May each of us this week examine our lives and see where we are nearing burnout. Let’s also take Smith’s suggestion of sleeping more so that we can be more alert to others, our selves, and to God.
Try this with me this week (quoting Smith): “At least one day this week sleep until you cannot sleep any more. If you need to, find a day when you can sleep in. Your aim is to sleep, or stay in bed, until you can finally say, ‘I am completely rested. I do not need to sleep or stay in bed a minute longer.’” As you practice this discipline this week, what, if anything, did you learn about God or yourself in the process? Keep me posted on how you progress in this easy way to fight burnout in your life.
In the past month, I’ve met a good dozen people who have burned out recently or felt close to burnout. It wasn’t too long ago that I felt burnout myself—continually feeling under the gun, the candle burning at both ends, regularly feeling overwhelmed with too much to do.

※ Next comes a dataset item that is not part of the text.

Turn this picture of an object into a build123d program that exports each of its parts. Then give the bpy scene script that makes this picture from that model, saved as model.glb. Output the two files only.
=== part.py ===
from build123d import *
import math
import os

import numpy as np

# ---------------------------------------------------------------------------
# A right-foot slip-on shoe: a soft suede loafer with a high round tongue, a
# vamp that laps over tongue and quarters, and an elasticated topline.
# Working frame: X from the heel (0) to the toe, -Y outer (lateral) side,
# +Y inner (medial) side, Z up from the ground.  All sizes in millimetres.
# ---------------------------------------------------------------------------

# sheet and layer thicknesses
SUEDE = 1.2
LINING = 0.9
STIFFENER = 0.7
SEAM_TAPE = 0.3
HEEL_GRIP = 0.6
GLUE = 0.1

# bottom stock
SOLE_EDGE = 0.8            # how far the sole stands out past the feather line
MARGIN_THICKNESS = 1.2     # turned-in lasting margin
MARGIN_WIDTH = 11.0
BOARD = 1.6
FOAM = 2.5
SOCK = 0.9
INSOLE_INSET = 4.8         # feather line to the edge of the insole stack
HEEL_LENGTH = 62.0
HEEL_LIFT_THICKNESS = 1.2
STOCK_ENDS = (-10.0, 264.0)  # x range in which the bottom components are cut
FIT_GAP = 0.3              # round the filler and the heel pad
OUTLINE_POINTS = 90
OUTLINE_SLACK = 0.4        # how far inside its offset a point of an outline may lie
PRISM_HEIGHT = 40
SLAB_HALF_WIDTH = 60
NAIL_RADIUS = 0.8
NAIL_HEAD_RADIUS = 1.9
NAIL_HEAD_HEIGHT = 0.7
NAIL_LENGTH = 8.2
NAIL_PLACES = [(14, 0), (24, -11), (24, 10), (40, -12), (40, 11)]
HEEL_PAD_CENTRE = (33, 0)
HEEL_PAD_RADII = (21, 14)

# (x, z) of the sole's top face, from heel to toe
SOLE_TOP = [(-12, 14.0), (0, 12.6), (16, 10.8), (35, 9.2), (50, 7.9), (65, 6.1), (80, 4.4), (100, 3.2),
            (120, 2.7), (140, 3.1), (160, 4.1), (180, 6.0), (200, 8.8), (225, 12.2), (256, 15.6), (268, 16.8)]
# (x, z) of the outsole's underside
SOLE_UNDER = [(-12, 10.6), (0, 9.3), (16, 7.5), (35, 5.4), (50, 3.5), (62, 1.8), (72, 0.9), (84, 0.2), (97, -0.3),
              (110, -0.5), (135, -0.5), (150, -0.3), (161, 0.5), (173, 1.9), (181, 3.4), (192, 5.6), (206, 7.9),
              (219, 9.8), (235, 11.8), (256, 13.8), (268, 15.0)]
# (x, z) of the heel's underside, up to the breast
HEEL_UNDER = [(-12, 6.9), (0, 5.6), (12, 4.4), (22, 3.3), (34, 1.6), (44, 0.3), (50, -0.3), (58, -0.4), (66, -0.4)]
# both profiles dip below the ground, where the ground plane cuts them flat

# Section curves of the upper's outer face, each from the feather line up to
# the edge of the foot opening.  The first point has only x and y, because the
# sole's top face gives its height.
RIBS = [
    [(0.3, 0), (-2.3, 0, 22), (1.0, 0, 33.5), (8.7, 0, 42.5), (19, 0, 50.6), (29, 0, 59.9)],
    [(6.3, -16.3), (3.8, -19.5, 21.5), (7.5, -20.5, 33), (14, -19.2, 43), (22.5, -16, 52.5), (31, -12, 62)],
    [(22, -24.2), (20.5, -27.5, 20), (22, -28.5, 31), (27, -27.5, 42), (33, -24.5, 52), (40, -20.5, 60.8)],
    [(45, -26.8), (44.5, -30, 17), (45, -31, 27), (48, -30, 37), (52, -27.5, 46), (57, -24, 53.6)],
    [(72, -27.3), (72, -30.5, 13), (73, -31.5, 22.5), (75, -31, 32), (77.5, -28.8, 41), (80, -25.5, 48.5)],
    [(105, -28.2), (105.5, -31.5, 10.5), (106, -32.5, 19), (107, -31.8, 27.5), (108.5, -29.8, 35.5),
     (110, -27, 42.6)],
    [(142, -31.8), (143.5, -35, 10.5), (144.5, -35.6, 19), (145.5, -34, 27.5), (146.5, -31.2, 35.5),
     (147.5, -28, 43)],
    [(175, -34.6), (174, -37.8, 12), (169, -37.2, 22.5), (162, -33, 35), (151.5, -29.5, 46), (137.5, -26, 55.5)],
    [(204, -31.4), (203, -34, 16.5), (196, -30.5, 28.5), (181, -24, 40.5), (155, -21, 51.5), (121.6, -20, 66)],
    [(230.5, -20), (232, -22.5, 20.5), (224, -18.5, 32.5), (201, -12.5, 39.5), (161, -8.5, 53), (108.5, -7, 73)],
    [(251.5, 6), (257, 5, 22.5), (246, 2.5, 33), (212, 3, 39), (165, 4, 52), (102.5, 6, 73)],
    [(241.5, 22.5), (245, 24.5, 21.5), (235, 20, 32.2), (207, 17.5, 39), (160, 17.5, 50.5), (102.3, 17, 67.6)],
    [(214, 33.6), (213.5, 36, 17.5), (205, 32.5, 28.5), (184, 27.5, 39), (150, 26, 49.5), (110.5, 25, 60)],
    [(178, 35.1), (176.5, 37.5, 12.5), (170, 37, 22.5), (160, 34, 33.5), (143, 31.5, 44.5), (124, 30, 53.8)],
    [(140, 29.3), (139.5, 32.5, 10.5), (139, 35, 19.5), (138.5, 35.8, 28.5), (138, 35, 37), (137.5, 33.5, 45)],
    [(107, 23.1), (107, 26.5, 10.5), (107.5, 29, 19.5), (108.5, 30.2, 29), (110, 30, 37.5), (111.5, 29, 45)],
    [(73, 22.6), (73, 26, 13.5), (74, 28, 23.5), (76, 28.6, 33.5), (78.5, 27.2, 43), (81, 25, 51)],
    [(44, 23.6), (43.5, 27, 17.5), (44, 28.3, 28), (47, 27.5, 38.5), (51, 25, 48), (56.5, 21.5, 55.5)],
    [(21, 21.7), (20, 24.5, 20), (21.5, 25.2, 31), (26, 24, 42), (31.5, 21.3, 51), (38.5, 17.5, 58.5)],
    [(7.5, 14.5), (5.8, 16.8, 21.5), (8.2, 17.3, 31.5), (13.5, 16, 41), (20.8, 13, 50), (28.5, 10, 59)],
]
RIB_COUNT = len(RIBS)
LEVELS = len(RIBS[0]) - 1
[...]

Burnout is a regular visitor to the American workplace, and it can also happen at home. Toting kids to soccer games, meeting family obligations, getting food in the refrigerator—there are simply too many things to do in our lives if we’re to feel on top of it all. Last week, I met Fred. Fred is the antithesis of burnout. He simply waits around for things to happen. If they do, that’s great. If not, that’s fine, too. You see, Fred is a male monarch butterfly that happened across our home as a caterpillar, cocooned three weeks back and emerged from his chrysalis this past Saturday. Watching Fred do NOTHING the past month has been a reminder to me not only of my own anxieties and worries but also of my need to slow down.
While I realize this comparison with Fred is a bit of a stretch, our lives are often frantic because we make them that way—we become cross over things that need not cross us. In watching Fred, I saw that there was an instinct on his part that kept him waiting for something to happen with an air of calm. You could not hurry the little guy out of his cocoon. In fact, if you do, bad things happen.

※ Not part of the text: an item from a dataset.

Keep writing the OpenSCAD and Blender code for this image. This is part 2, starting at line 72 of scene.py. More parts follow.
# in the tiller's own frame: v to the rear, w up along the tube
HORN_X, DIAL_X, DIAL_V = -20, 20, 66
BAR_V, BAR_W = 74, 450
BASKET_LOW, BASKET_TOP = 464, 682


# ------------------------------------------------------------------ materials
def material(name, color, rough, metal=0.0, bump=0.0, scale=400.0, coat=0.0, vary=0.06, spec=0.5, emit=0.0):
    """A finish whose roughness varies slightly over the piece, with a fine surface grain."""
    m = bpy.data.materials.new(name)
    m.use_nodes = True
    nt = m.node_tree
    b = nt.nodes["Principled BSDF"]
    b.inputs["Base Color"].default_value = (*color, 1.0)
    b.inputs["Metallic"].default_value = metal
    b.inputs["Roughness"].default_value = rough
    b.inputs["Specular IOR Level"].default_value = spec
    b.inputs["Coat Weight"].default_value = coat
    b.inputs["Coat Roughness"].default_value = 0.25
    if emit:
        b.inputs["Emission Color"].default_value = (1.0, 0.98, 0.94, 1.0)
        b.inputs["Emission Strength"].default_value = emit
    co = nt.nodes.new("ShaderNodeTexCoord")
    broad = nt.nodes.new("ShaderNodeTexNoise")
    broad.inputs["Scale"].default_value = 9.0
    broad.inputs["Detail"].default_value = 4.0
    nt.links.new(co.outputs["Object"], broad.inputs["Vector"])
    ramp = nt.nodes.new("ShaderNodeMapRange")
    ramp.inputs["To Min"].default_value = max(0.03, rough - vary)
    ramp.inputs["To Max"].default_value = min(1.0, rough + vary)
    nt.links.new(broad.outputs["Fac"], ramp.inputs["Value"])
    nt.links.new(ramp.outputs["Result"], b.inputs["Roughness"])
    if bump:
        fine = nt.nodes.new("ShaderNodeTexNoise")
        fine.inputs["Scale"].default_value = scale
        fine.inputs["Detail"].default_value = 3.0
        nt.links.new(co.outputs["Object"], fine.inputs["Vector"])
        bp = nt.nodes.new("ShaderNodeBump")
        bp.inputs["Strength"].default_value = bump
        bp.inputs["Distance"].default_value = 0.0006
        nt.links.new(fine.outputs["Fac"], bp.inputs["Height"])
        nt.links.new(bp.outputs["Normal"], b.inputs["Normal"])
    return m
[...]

Perhaps there is a “Fred” in your own life—something or someone that reminds you of the need to slow down, to remember that “each day has enough trouble of its own” (Matthew 6:34). Take it from my friend Fred–we don’t need to worry about tomorrow! May each of us slow down to the degree that we are able so that we don’t burnout in the long run.
Sorry for last Tuesday’s absence, Enjoying the Surface readers!
I was on a wonderful retreat and want to use today’s post to share a bit of it with you. This past week was The Leadership Institute’s thrice-annual The Journey retreat and it was a real joy to spend the week with 20 Christian leaders who want to put Jesus at the center of their lives so that anything they do—professionally and personally—flows out of giving Him first priority in each day.
The retreat was at Pine Springs Ranch in snowy Mountain Center, CA (near Idyllwild) and was fabulous! I slept, ate and enjoyed the company of new friends and old friends (that is, friends I’ve known awhile, not that they are old…). A great week.
One of the things that the Lord showed me was that He is good. While this may not seem that big of a deal, I often forget, in the midst of my own scurrying and running around, that God is good. And in this reminder of seeing His goodness, I had the opportunity to trust Him just a bit more. Because you can only trust someone if you believe that they are good, that they don’t have it out to get you, that they want what is best for you. And God showed me pieces of this this past week through Scripture passages, through prayer time and through our Extended Personal Time, a time in the week where we go and spend 5 hours with God. A very restful time!
Speaking of which, take a moment to consider what God is currently showing you—how is He speaking to you right now? Where is He calling you to surrender more of your life over to Him and allow Him to heal broken areas of your soul? Remember as I did that God is good and worthy of our trust.
Be in prayer for my fellow participants at The Journey, that we would remember the things God showed us in the weeks ahead and live more in those truths. I’ll keep you posted as we meet again in April.